-------- Data provided --------

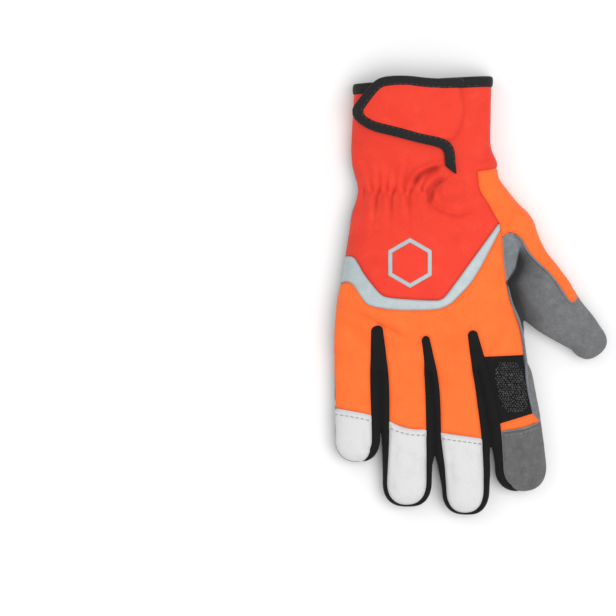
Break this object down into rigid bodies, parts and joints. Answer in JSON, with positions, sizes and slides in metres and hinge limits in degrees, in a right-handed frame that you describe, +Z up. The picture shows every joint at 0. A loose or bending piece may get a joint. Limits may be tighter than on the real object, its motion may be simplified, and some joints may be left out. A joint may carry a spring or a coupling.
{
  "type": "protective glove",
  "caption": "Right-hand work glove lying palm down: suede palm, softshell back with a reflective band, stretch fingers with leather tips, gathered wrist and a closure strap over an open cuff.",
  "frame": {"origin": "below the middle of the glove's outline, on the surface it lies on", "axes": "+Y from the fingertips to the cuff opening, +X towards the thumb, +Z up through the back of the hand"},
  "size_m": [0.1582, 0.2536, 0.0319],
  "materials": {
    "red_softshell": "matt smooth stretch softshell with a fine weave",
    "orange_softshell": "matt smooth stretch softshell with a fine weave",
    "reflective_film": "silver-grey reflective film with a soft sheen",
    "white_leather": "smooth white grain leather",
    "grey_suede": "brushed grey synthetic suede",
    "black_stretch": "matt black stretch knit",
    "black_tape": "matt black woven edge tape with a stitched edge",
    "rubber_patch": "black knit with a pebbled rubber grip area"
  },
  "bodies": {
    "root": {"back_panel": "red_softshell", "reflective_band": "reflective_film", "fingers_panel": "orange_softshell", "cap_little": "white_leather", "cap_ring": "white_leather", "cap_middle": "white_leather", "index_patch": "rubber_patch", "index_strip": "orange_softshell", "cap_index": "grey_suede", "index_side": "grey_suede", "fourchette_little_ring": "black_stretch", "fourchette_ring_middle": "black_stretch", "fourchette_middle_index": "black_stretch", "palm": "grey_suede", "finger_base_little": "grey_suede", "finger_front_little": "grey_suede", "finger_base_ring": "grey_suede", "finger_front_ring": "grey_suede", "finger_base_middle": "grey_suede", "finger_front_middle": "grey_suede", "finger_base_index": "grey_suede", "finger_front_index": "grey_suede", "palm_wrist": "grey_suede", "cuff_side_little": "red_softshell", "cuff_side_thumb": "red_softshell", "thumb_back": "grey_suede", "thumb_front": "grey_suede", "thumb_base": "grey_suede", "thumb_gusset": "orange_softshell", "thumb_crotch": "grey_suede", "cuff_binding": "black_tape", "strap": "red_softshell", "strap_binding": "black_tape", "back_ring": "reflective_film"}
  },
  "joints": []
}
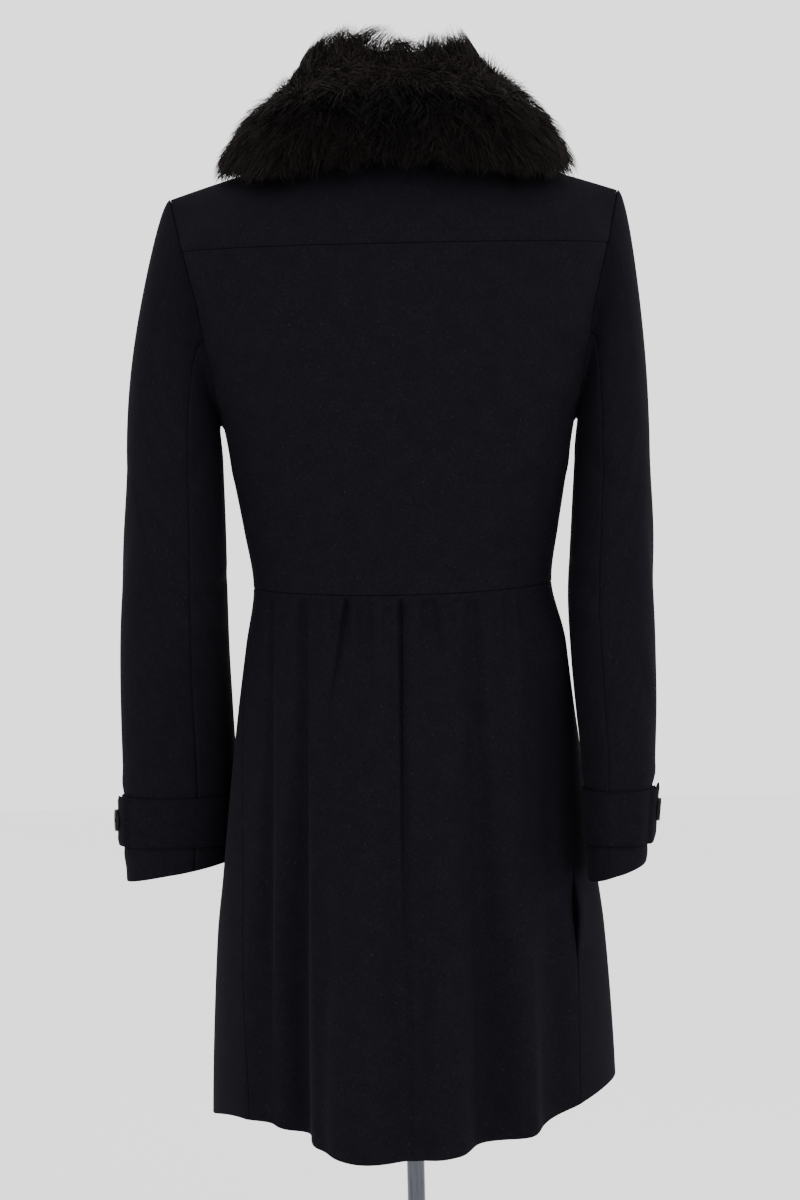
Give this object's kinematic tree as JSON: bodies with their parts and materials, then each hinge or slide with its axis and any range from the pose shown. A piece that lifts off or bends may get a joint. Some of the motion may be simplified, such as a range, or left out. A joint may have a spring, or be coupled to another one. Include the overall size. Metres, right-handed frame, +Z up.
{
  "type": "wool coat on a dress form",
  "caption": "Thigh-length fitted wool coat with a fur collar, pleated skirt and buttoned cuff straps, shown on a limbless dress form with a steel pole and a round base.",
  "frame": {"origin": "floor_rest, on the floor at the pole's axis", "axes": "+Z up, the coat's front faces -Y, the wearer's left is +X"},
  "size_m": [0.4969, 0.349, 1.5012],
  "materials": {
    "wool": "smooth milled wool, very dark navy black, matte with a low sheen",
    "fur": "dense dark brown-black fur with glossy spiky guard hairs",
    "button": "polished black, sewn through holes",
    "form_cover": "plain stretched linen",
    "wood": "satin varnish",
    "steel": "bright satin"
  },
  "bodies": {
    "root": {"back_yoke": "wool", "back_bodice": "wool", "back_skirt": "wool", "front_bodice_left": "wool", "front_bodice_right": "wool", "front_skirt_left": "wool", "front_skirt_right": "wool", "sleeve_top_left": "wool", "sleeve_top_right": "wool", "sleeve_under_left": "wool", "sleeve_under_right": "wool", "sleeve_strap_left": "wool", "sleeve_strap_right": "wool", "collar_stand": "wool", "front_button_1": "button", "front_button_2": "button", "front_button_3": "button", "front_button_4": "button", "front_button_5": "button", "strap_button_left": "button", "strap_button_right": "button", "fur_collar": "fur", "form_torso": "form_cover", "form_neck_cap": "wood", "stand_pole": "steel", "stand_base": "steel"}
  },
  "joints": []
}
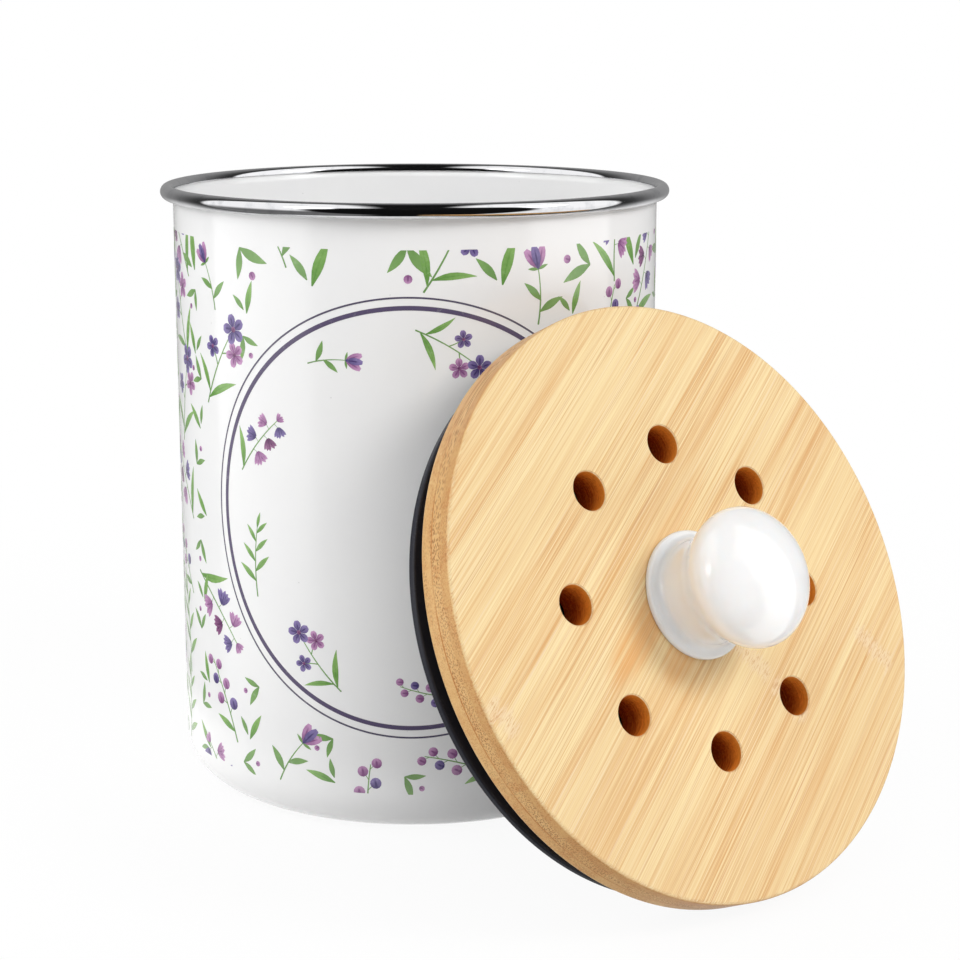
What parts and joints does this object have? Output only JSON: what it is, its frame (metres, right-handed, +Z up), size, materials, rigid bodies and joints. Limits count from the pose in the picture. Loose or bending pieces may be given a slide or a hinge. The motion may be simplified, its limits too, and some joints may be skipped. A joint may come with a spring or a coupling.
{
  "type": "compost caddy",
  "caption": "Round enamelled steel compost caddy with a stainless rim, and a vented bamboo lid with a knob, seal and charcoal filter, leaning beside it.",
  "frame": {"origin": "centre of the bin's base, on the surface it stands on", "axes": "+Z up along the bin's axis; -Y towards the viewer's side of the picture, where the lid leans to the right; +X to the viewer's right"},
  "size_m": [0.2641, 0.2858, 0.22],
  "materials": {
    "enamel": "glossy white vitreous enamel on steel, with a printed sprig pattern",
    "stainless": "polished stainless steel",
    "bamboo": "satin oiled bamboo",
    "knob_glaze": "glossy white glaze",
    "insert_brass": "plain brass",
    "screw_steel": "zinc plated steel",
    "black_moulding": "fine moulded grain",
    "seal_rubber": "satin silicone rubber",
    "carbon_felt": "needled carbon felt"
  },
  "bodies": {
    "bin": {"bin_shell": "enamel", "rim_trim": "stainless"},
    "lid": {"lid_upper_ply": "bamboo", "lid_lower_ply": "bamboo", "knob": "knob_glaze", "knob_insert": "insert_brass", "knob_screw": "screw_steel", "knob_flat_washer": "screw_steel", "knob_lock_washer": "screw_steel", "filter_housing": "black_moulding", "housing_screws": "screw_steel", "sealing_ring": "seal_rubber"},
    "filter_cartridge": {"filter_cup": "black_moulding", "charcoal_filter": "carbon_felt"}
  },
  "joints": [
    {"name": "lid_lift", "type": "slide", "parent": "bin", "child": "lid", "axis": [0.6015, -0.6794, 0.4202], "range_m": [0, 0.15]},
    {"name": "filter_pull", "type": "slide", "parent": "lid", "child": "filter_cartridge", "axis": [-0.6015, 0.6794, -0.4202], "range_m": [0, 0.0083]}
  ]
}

--------

» **The exercise**: Output all of the material, please, exactly as it stands.

» **Response**:
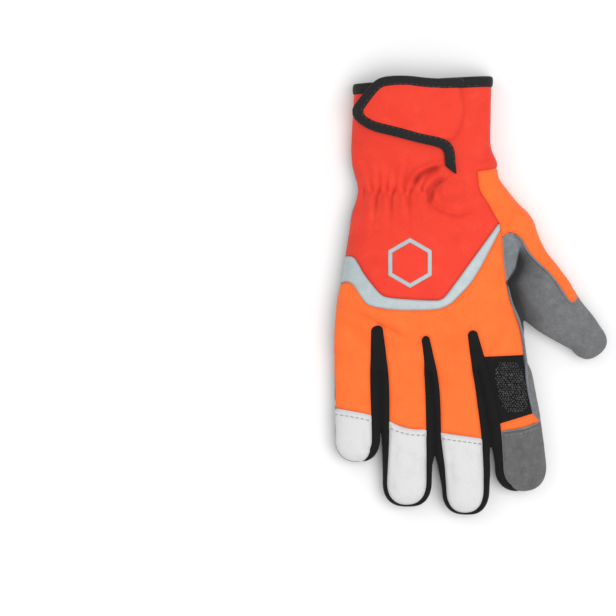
Break this object down into rigid bodies, parts and joints. Answer in JSON, with positions, sizes and slides in metres and hinge limits in degrees, in a right-handed frame that you describe, +Z up. The picture shows every joint at 0. A loose or bending piece may get a joint. Limits may be tighter than on the real object, its motion may be simplified, and some joints may be left out. A joint may carry a spring or a coupling.
{
  "type": "protective glove",
  "caption": "Right-hand work glove lying palm down: suede palm, softshell back with a reflective band, stretch fingers with leather tips, gathered wrist and a closure strap over an open cuff.",
  "frame": {"origin": "below the middle of the glove's outline, on the surface it lies on", "axes": "+Y from the fingertips to the cuff opening, +X towards the thumb, +Z up through the back of the hand"},
  "size_m": [0.1582, 0.2536, 0.0319],
  "materials": {
    "red_softshell": "matt smooth stretch softshell with a fine weave",
    "orange_softshell": "matt smooth stretch softshell with a fine weave",
    "reflective_film": "silver-grey reflective film with a soft sheen",
    "white_leather": "smooth white grain leather",
    "grey_suede": "brushed grey synthetic suede",
    "black_stretch": "matt black stretch knit",
    "black_tape": "matt black woven edge tape with a stitched edge",
    "rubber_patch": "black knit with a pebbled rubber grip area"
  },
  "bodies": {
    "root": {"back_panel": "red_softshell", "reflective_band": "reflective_film", "fingers_panel": "orange_softshell", "cap_little": "white_leather", "cap_ring": "white_leather", "cap_middle": "white_leather", "index_patch": "rubber_patch", "index_strip": "orange_softshell", "cap_index": "grey_suede", "index_side": "grey_suede", "fourchette_little_ring": "black_stretch", "fourchette_ring_middle": "black_stretch", "fourchette_middle_index": "black_stretch", "palm": "grey_suede", "finger_base_little": "grey_suede", "finger_front_little": "grey_suede", "finger_base_ring": "grey_suede", "finger_front_ring": "grey_suede", "finger_base_middle": "grey_suede", "finger_front_middle": "grey_suede", "finger_base_index": "grey_suede", "finger_front_index": "grey_suede", "palm_wrist": "grey_suede", "cuff_side_little": "red_softshell", "cuff_side_thumb": "red_softshell", "thumb_back": "grey_suede", "thumb_front": "grey_suede", "thumb_base": "grey_suede", "thumb_gusset": "orange_softshell", "thumb_crotch": "grey_suede", "cuff_binding": "black_tape", "strap": "red_softshell", "strap_binding": "black_tape", "back_ring": "reflective_film"}
  },
  "joints": []
}
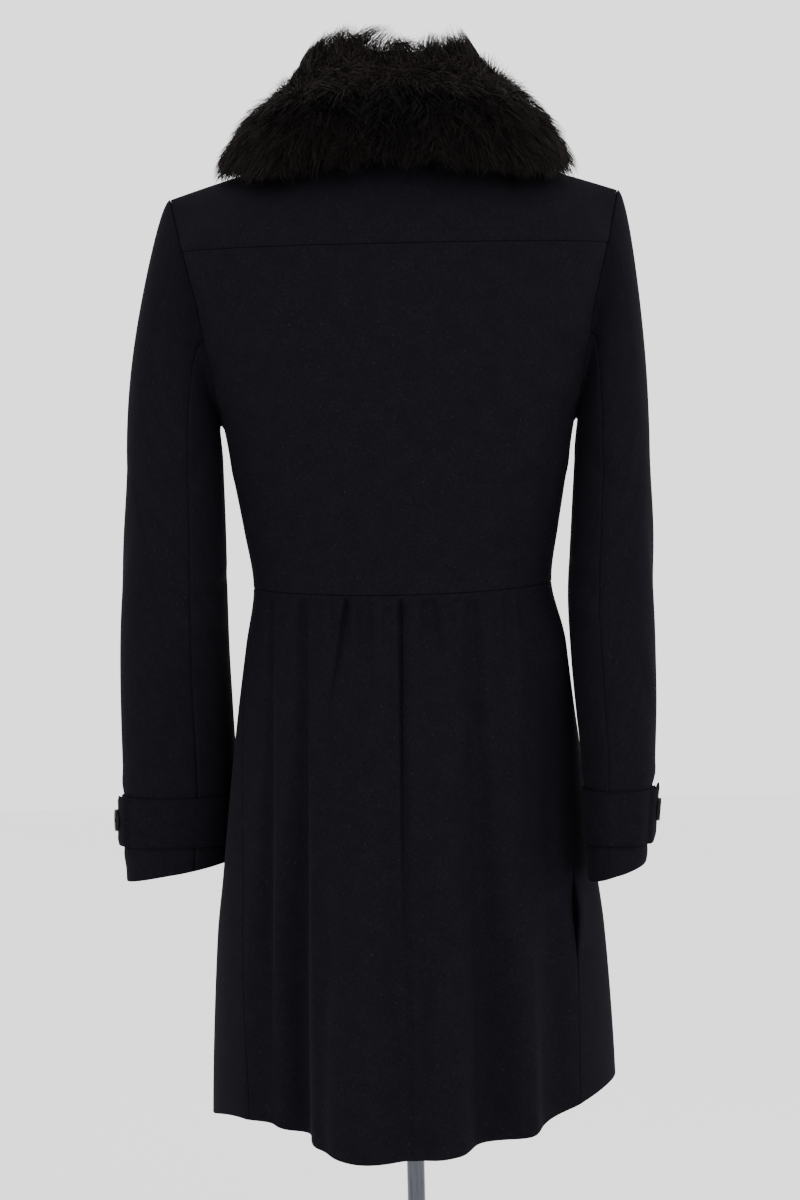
Give this object's kinematic tree as JSON: bodies with their parts and materials, then each hinge or slide with its axis and any range from the pose shown. A piece that lifts off or bends may get a joint. Some of the motion may be simplified, such as a range, or left out. A joint may have a spring, or be coupled to another one. Include the overall size. Metres, right-handed frame, +Z up.
{
  "type": "wool coat on a dress form",
  "caption": "Thigh-length fitted wool coat with a fur collar, pleated skirt and buttoned cuff straps, shown on a limbless dress form with a steel pole and a round base.",
  "frame": {"origin": "floor_rest, on the floor at the pole's axis", "axes": "+Z up, the coat's front faces -Y, the wearer's left is +X"},
  "size_m": [0.4969, 0.349, 1.5012],
  "materials": {
    "wool": "smooth milled wool, very dark navy black, matte with a low sheen",
    "fur": "dense dark brown-black fur with glossy spiky guard hairs",
    "button": "polished black, sewn through holes",
    "form_cover": "plain stretched linen",
    "wood": "satin varnish",
    "steel": "bright satin"
  },
  "bodies": {
    "root": {"back_yoke": "wool", "back_bodice": "wool", "back_skirt": "wool", "front_bodice_left": "wool", "front_bodice_right": "wool", "front_skirt_left": "wool", "front_skirt_right": "wool", "sleeve_top_left": "wool", "sleeve_top_right": "wool", "sleeve_under_left": "wool", "sleeve_under_right": "wool", "sleeve_strap_left": "wool", "sleeve_strap_right": "wool", "collar_stand": "wool", "front_button_1": "button", "front_button_2": "button", "front_button_3": "button", "front_button_4": "button", "front_button_5": "button", "strap_button_left": "button", "strap_button_right": "button", "fur_collar": "fur", "form_torso": "form_cover", "form_neck_cap": "wood", "stand_pole": "steel", "stand_base": "steel"}
  },
  "joints": []
}
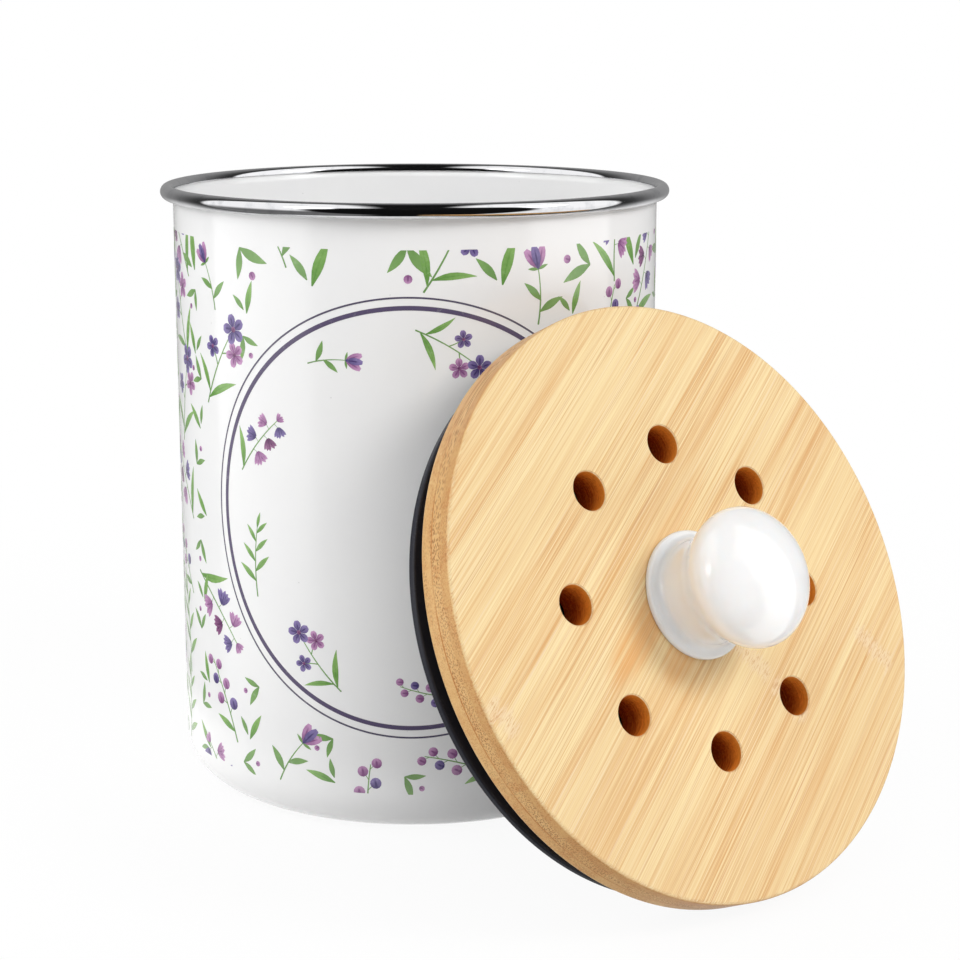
What parts and joints does this object have? Output only JSON: what it is, its frame (metres, right-handed, +Z up), size, materials, rigid bodies and joints. Limits count from the pose in the picture. Loose or bending pieces may be given a slide or a hinge. The motion may be simplified, its limits too, and some joints may be skipped. A joint may come with a spring or a coupling.
{
  "type": "compost caddy",
  "caption": "Round enamelled steel compost caddy with a stainless rim, and a vented bamboo lid with a knob, seal and charcoal filter, leaning beside it.",
  "frame": {"origin": "centre of the bin's base, on the surface it stands on", "axes": "+Z up along the bin's axis; -Y towards the viewer's side of the picture, where the lid leans to the right; +X to the viewer's right"},
  "size_m": [0.2641, 0.2858, 0.22],
  "materials": {
    "enamel": "glossy white vitreous enamel on steel, with a printed sprig pattern",
    "stainless": "polished stainless steel",
    "bamboo": "satin oiled bamboo",
    "knob_glaze": "glossy white glaze",
    "insert_brass": "plain brass",
    "screw_steel": "zinc plated steel",
    "black_moulding": "fine moulded grain",
    "seal_rubber": "satin silicone rubber",
    "carbon_felt": "needled carbon felt"
  },
  "bodies": {
    "bin": {"bin_shell": "enamel", "rim_trim": "stainless"},
    "lid": {"lid_upper_ply": "bamboo", "lid_lower_ply": "bamboo", "knob": "knob_glaze", "knob_insert": "insert_brass", "knob_screw": "screw_steel", "knob_flat_washer": "screw_steel", "knob_lock_washer": "screw_steel", "filter_housing": "black_moulding", "housing_screws": "screw_steel", "sealing_ring": "seal_rubber"},
    "filter_cartridge": {"filter_cup": "black_moulding", "charcoal_filter": "carbon_felt"}
  },
  "joints": [
    {"name": "lid_lift", "type": "slide", "parent": "bin", "child": "lid", "axis": [0.6015, -0.6794, 0.4202], "range_m": [0, 0.15]},
    {"name": "filter_pull", "type": "slide", "parent": "lid", "child": "filter_cartridge", "axis": [-0.6015, 0.6794, -0.4202], "range_m": [0, 0.0083]}
  ]
}